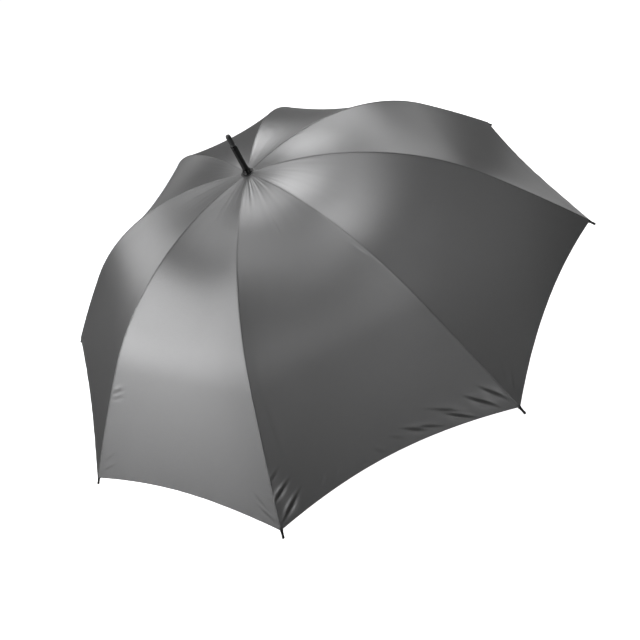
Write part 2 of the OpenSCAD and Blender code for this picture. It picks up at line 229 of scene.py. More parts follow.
def relief(k, s, u, across):
    """Height of the fabric's folds, puckers and slack above the smooth panel."""
    phase = 1.7 * k
    radius = np.maximum(s, 0) + PIVOT[0]
    fade_in = np.clip((s - 4) / 25, 0, 1)
    # radial puckers, where the points of the panels are gathered under the crown's cap
    waves = (np.sin(15.0 * u + phase + 0.8 * np.sin(5.0 * u + phase))
             + 0.6 * np.sin(27.0 * u - phase + s / 35.0)
             + 0.5 * np.sin(9.0 * u + 2.3 * phase))
    out = PUCKER[k - 1] * PUCKER_RISE * radius * np.exp(-s / PUCKER_REACH) * fade_in * waves
    half_width = radius * math.sin(HALF)
    for side in (-1, 1):
        from_seam = np.abs(side - u) * half_width
        ripple = np.sin(s / 2.9 + 2.0 * np.sin(s / 37.0 + phase * side)) + 0.7 * np.sin(s / 6.1 + phase)
        patchy = 0.5 + 0.5 * np.sin(s / 61.0 + phase * (2 + side))
        out = out + RIPPLE * np.exp(-from_seam / RIPPLE_REACH) * ripple * patchy * np.clip(s / 120.0, 0, 1)
        drag = sum(strength * np.exp(-((from_seam - place) / width) ** 2)
                   for place, width, strength in DRAG_LINES)
        out = out + DRAG * drag * np.sin(s / 95.0 + phase + side) * np.clip((s - 150) / 200.0, 0, 1)
    to_hem = np.clip(RIB_LEN - s, 0, None)
    gathers = (np.sin(across / 7.3 + phase + 1.6 * np.sin(across / 31.0))
               + 0.6 * np.sin(across / 12.7 - phase))
    out = out + GATHER * np.exp(-to_hem / GATHER_REACH) * gathers * (1 - u ** 4)
    slack = (np.sin(s / 71.0 + across / 93.0 + phase) + np.sin(s / 113.0 - across / 67.0 + 2.1 * phase)
             + 0.6 * np.sin(s / 43.0 + across / 57.0 - phase))
    out = out + SLACK * slack * np.clip(s / 250.0, 0, 1) * (1 - u ** 2)
    for fold in [*FOLDS.get(k, ()), *corner_folds(k)]:
        out = out + fold_height(s, across, *fold)
    return out * np.clip((1 - np.abs(u)) * half_width / SEAM_MARGIN, 0, 1) ** 0.7


def panel_points(k, s, u, depth=0.0):
    """World points of panel k, at distances s from the crown and places u from seam to seam (-1 to 1).

    depth is how far below the fabric's outer face the points lie.
    """
    s, u = np.broadcast_arrays(np.asarray(s, float), np.asarray(u, float))
    cut = HEM_CUT[k - 1] * (1 - u * u) * (np.maximum(s, 0) / RIB_LEN) ** 3
    t = s - cut
    r0, _, _ = rib_curve(t)
    across = u * r0 * math.sin(HALF)
    lift = FABRIC_LIFT + FABRIC_T - depth + relief(k, s, u, across)
    r, z, slope = rib_curve(t, lift)
    share = np.clip((t + SAG_START) / (RIB_LEN + SAG_START), 0, 1)
    drop = PANEL_SAG * np.sin(np.pi * share) * (1 - u * u)
    radial = r * math.cos(HALF) - drop * np.sin(slope)
    return turned(radial, u * r * math.sin(HALF), z - drop * np.cos(slope), azimuth(k) + HALF)


# ---- mesh helpers ----
def new_object(name, verts, faces, material, smooth=True, uvs=None):
    mesh = bpy.data.meshes.new(name)
    mesh.from_pydata([tuple(v) for v in verts], [], faces)
    if uvs is not None:
        layer = mesh.uv_layers.new(name="UVMap")
        corner = np.zeros(len(mesh.loops), int)
        mesh.loops.foreach_get("vertex_index", corner)
        layer.data.foreach_set("uv", np.asarray(uvs, np.float32)[corner].ravel())
    mesh.materials.append(material)
    if smooth:
        mesh.shade_smooth()
    else:
        mesh.shade_flat()
    obj = bpy.data.objects.new(name, mesh)
    scene.collection.objects.link(obj)
    return obj


def grid_faces(rows, cols, closed=False, offset=0):
    faces = []
    span = cols if closed else cols - 1
    for i in range(rows - 1):
        for j in range(span):
            a = offset + i * cols + j
            b = offset + i * cols + (j + 1) % cols
            faces.append((a, b, b + cols, a + cols))
    return faces


def lathe(name, profile, material, axis_at=None, segments=64, angle=30.0):
    """A turned piece from (radius, height) points in mm, closed where the radius is 0."""
    ring = np.linspace(0, 2 * math.pi, segments, endpoint=False)
    points = np.array(profile, float)
    verts = np.stack([np.outer(points[:, 0], np.cos(ring)), np.outer(points[:, 0], np.sin(ring)),
                      np.repeat(points[:, 1:2], segments, 1)], -1).reshape(-1, 3) * MM
    obj = new_object(name, verts, grid_faces(len(points), segments, closed=True), material)
    clean = bmesh.new()
    clean.from_mesh(obj.data)
    bmesh.ops.remove_doubles(clean, verts=clean.verts, dist=1e-6)
    bmesh.ops.recalc_face_normals(clean, faces=clean.faces)
    clean.to_mesh(obj.data)
    clean.free()
    if axis_at is not None:
        obj.data.transform(axis_at)
    obj.data.shade_smooth()
    obj.data.set_sharp_from_angle(angle=math.radians(angle))
    return obj


def rounded(points, radius, steps=4):
    """The profile with its inner corners rounded off by arcs of about the given radius."""
    points = [np.array(p, float) for p in points]
    out = [points[0]]
    for before, here, after in zip(points, points[1:], points[2:]):
        a = before - here
        b = after - here
        cut = min(radius, np.linalg.norm(a) / 2.2, np.linalg.norm(b) / 2.2)
        a = here + a / np.linalg.norm(a) * cut
        b = here + b / np.linalg.norm(b) * cut
        for t in np.linspace(0, 1, steps + 1):
            out.append((1 - t) ** 2 * a + 2 * t * (1 - t) * here + t * t * b)
    out.append(points[-1])
    return out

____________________

All of the material above needs to be copied exactly.

**THE RESPONSE**.
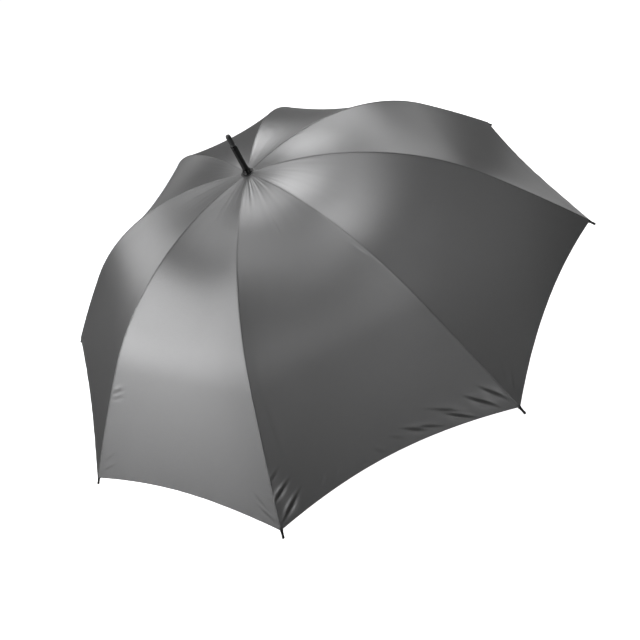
Write part 2 of the OpenSCAD and Blender code for this picture. It picks up at line 229 of scene.py. More parts follow.
def relief(k, s, u, across):
    """Height of the fabric's folds, puckers and slack above the smooth panel."""
    phase = 1.7 * k
    radius = np.maximum(s, 0) + PIVOT[0]
    fade_in = np.clip((s - 4) / 25, 0, 1)
    # radial puckers, where the points of the panels are gathered under the crown's cap
    waves = (np.sin(15.0 * u + phase + 0.8 * np.sin(5.0 * u + phase))
             + 0.6 * np.sin(27.0 * u - phase + s / 35.0)
             + 0.5 * np.sin(9.0 * u + 2.3 * phase))
    out = PUCKER[k - 1] * PUCKER_RISE * radius * np.exp(-s / PUCKER_REACH) * fade_in * waves
    half_width = radius * math.sin(HALF)
    for side in (-1, 1):
        from_seam = np.abs(side - u) * half_width
        ripple = np.sin(s / 2.9 + 2.0 * np.sin(s / 37.0 + phase * side)) + 0.7 * np.sin(s / 6.1 + phase)
        patchy = 0.5 + 0.5 * np.sin(s / 61.0 + phase * (2 + side))
        out = out + RIPPLE * np.exp(-from_seam / RIPPLE_REACH) * ripple * patchy * np.clip(s / 120.0, 0, 1)
        drag = sum(strength * np.exp(-((from_seam - place) / width) ** 2)
                   for place, width, strength in DRAG_LINES)
        out = out + DRAG * drag * np.sin(s / 95.0 + phase + side) * np.clip((s - 150) / 200.0, 0, 1)
    to_hem = np.clip(RIB_LEN - s, 0, None)
    gathers = (np.sin(across / 7.3 + phase + 1.6 * np.sin(across / 31.0))
               + 0.6 * np.sin(across / 12.7 - phase))
    out = out + GATHER * np.exp(-to_hem / GATHER_REACH) * gathers * (1 - u ** 4)
    slack = (np.sin(s / 71.0 + across / 93.0 + phase) + np.sin(s / 113.0 - across / 67.0 + 2.1 * phase)
             + 0.6 * np.sin(s / 43.0 + across / 57.0 - phase))
    out = out + SLACK * slack * np.clip(s / 250.0, 0, 1) * (1 - u ** 2)
    for fold in [*FOLDS.get(k, ()), *corner_folds(k)]:
        out = out + fold_height(s, across, *fold)
    return out * np.clip((1 - np.abs(u)) * half_width / SEAM_MARGIN, 0, 1) ** 0.7


def panel_points(k, s, u, depth=0.0):
    """World points of panel k, at distances s from the crown and places u from seam to seam (-1 to 1).

    depth is how far below the fabric's outer face the points lie.
    """
    s, u = np.broadcast_arrays(np.asarray(s, float), np.asarray(u, float))
    cut = HEM_CUT[k - 1] * (1 - u * u) * (np.maximum(s, 0) / RIB_LEN) ** 3
    t = s - cut
    r0, _, _ = rib_curve(t)
    across = u * r0 * math.sin(HALF)
    lift = FABRIC_LIFT + FABRIC_T - depth + relief(k, s, u, across)
    r, z, slope = rib_curve(t, lift)
    share = np.clip((t + SAG_START) / (RIB_LEN + SAG_START), 0, 1)
    drop = PANEL_SAG * np.sin(np.pi * share) * (1 - u * u)
    radial = r * math.cos(HALF) - drop * np.sin(slope)
    return turned(radial, u * r * math.sin(HALF), z - drop * np.cos(slope), azimuth(k) + HALF)


# ---- mesh helpers ----
def new_object(name, verts, faces, material, smooth=True, uvs=None):
    mesh = bpy.data.meshes.new(name)
    mesh.from_pydata([tuple(v) for v in verts], [], faces)
    if uvs is not None:
        layer = mesh.uv_layers.new(name="UVMap")
        corner = np.zeros(len(mesh.loops), int)
        mesh.loops.foreach_get("vertex_index", corner)
        layer.data.foreach_set("uv", np.asarray(uvs, np.float32)[corner].ravel())
    mesh.materials.append(material)
    if smooth:
        mesh.shade_smooth()
    else:
        mesh.shade_flat()
    obj = bpy.data.objects.new(name, mesh)
    scene.collection.objects.link(obj)
    return obj


def grid_faces(rows, cols, closed=False, offset=0):
    faces = []
    span = cols if closed else cols - 1
    for i in range(rows - 1):
        for j in range(span):
            a = offset + i * cols + j
            b = offset + i * cols + (j + 1) % cols
            faces.append((a, b, b + cols, a + cols))
    return faces


def lathe(name, profile, material, axis_at=None, segments=64, angle=30.0):
    """A turned piece from (radius, height) points in mm, closed where the radius is 0."""
    ring = np.linspace(0, 2 * math.pi, segments, endpoint=False)
    points = np.array(profile, float)
    verts = np.stack([np.outer(points[:, 0], np.cos(ring)), np.outer(points[:, 0], np.sin(ring)),
                      np.repeat(points[:, 1:2], segments, 1)], -1).reshape(-1, 3) * MM
    obj = new_object(name, verts, grid_faces(len(points), segments, closed=True), material)
    clean = bmesh.new()
    clean.from_mesh(obj.data)
    bmesh.ops.remove_doubles(clean, verts=clean.verts, dist=1e-6)
    bmesh.ops.recalc_face_normals(clean, faces=clean.faces)
    clean.to_mesh(obj.data)
    clean.free()
    if axis_at is not None:
        obj.data.transform(axis_at)
    obj.data.shade_smooth()
    obj.data.set_sharp_from_angle(angle=math.radians(angle))
    return obj


def rounded(points, radius, steps=4):
    """The profile with its inner corners rounded off by arcs of about the given radius."""
    points = [np.array(p, float) for p in points]
    out = [points[0]]
    for before, here, after in zip(points, points[1:], points[2:]):
        a = before - here
        b = after - here
        cut = min(radius, np.linalg.norm(a) / 2.2, np.linalg.norm(b) / 2.2)
        a = here + a / np.linalg.norm(a) * cut
        b = here + b / np.linalg.norm(b) * cut
        for t in np.linspace(0, 1, steps + 1):
            out.append((1 - t) ** 2 * a + 2 * t * (1 - t) * here + t * t * b)
    out.append(points[-1])
    return out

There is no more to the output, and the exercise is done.